Minimum & maximum values:

  • Latitude: From 47.9771 to 52.547 (range: 4.5699)
  • Longitude: From 6.9864 to 13.3907 (range: 6.4043)
  • Altitude: From 94.6 to 344.3 (range: 249.7)

Points at the edges

paths[lon == max(lon), c("lon", "lat", "date")]
##       lon   lat                date
## 342 13.39 52.49 2013-12-01 03:48:30
paths[lat == max(lat), c("lon", "lat", "date")]
##       lon   lat                date
## 355 13.13 52.55 2013-12-01 13:58:05
paths[lon == min(lon), c("lon", "lat", "date")]
##      lon   lat                date
## 29 6.986 49.23 2013-11-14 15:29:13
paths[lat == min(lat), c("lon", "lat", "date")]
##       lon   lat                date
## 562 7.819 47.98 2013-12-07 11:34:49

Do you even distances?

Looking at the points at the edges from the previous section, I wanted to calcualte the distances between the max(lon) and min(lon) point, so I did this:

sqrt(sum((c(lon[342], lat[342]) - c(lon[29], lat[29]))^2))
## [1] 7.185

…Which turned out to be pretty dumb, since, you know, geo-stuff. So then I used this to define this function:

# Calculate the geodesic distance between two points specified by radian
# latitude/longitude using the Haversine formula (hf)
gcd.hf <- function(long1, lat1, long2, lat2) {
    long1 <- long1 * pi/180  # Converting degrees to radians
    lat1 <- lat1 * pi/180
    long2 <- long2 * pi/180
    lat2 <- lat2 * pi/180
    R <- 6371  # Earth mean radius [km]
    delta.long <- (long2 - long1)
    delta.lat <- (lat2 - lat1)
    a <- sin(delta.lat/2)^2 + cos(lat1) * cos(lat2) * sin(delta.long/2)^2
    c <- 2 * asin(min(1, sqrt(a)))
    d = R * c
    return(d)  # Distance in km
}

And now we can do theoretical, non-practical calculations to determine that L3vis longitudinal movement spans…

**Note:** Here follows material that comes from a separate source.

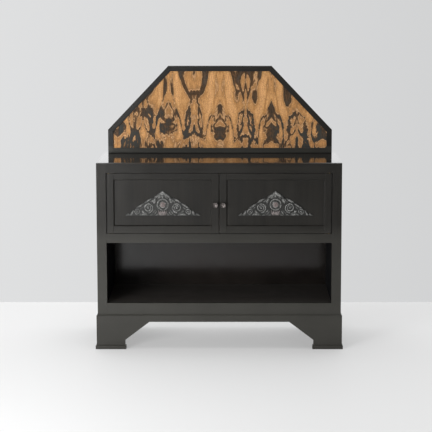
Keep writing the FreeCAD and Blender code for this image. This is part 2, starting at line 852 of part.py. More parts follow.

gcd.hf(lon[342], lat[342], lon[29], lat[29])
## [1] 576.9

…Kilometers.
Which is nice, I guess?
So now we do the same for the latitudal min/max points:

gcd.hf(lon[355], lat[355], lon[562], lat[562])
## [1] 632.5

Wheee.

Now let’s sum up the distances between every point. Because I just figured out how.

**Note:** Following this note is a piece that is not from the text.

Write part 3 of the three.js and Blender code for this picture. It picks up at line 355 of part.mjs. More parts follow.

dist = numeric(length = length(paths$lon))

for (i in 1:(length(dist) - 1)) {
    dist[i] = gcd.hf(lon[i], lat[i], lon[i + 1], lat[i + 1])
}

sum(dist)
## [1] 2679

…That’s a number (of kilometers, in case you forgot).

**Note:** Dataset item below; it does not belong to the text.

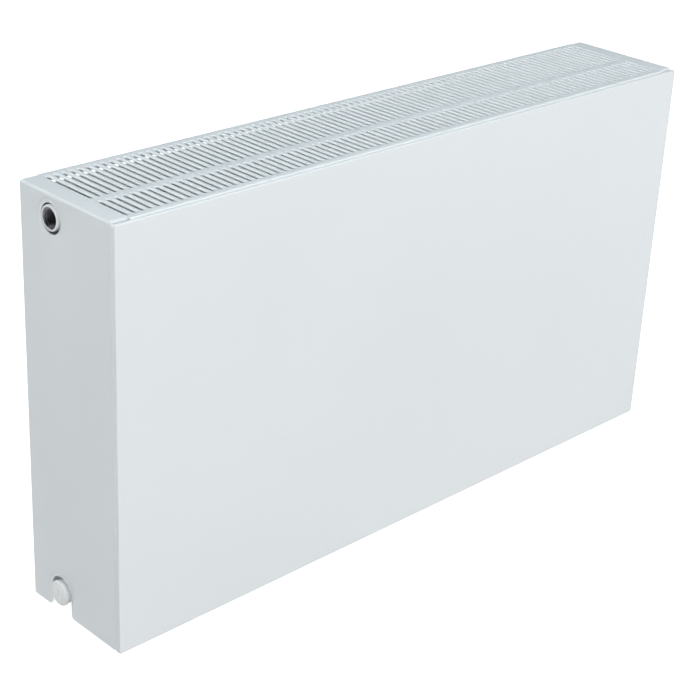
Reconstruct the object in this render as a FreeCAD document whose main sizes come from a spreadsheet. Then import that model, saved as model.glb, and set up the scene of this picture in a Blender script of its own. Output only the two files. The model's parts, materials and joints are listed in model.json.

Here’s some more stuff about the distances, which is… not really meaningful, but lol, have you looked at the rest of this page.

  • Mean: 1.3416 km
  • Standard deviation: 8.7683 km
  • median: 29.8299 meters

Now we look at monthly distance summaries.

November

dist.november = numeric(length = length(paths[paths$month == "November", c(1, 
    2)][, 1]))

for (i in 1:(length(dist.november) - 1)) {
    dist.november[i] = gcd.hf(paths[paths$month == "November", c(1, 2)][i, 1], 
        paths[paths$month == "November", c(1, 2)][i, 2], paths[paths$month == 
            "November", c(1, 2)][i + 1, 1], paths[paths$month == "November", 
            c(1, 2)][i + 1, 2])
}

sum(dist.november)
## [1] 852.4

December

dist.december = numeric(length = length(paths[paths$month == "December", c(1, 
    2)][, 1]))

for (i in 1:(length(dist.december) - 1)) {
    dist.december[i] = gcd.hf(paths[paths$month == "December", c(1, 2)][i, 1], 
        paths[paths$month == "December", c(1, 2)][i, 2], paths[paths$month == 
            "December", c(1, 2)][i + 1, 1], paths[paths$month == "December", 
            c(1, 2)][i + 1, 2])
}

sum(dist.december)
## [1] 1448

January

dist.january = numeric(length = length(paths[paths$month == "January", c(1, 
    2)][, 1]))

for (i in 1:(length(dist.january) - 1)) {
    dist.january[i] = gcd.hf(paths[paths$month == "January", c(1, 2)][i, 1], 
        paths[paths$month == "January", c(1, 2)][i, 2], paths[paths$month == 
            "January", c(1, 2)][i + 1, 1], paths[paths$month == "January", c(1, 
            2)][i + 1, 2])
}

sum(dist.january)
## [1] 211.5

Und das war’s auch schon. Es ist nicht wirklich erkenntnisfördernd, ich weiß. Und ja, bestenfalls funky math an manchen Stellen, aber… Ja, DM;HD.

Das dazugehörige repository liegt jedenfalls hier rum.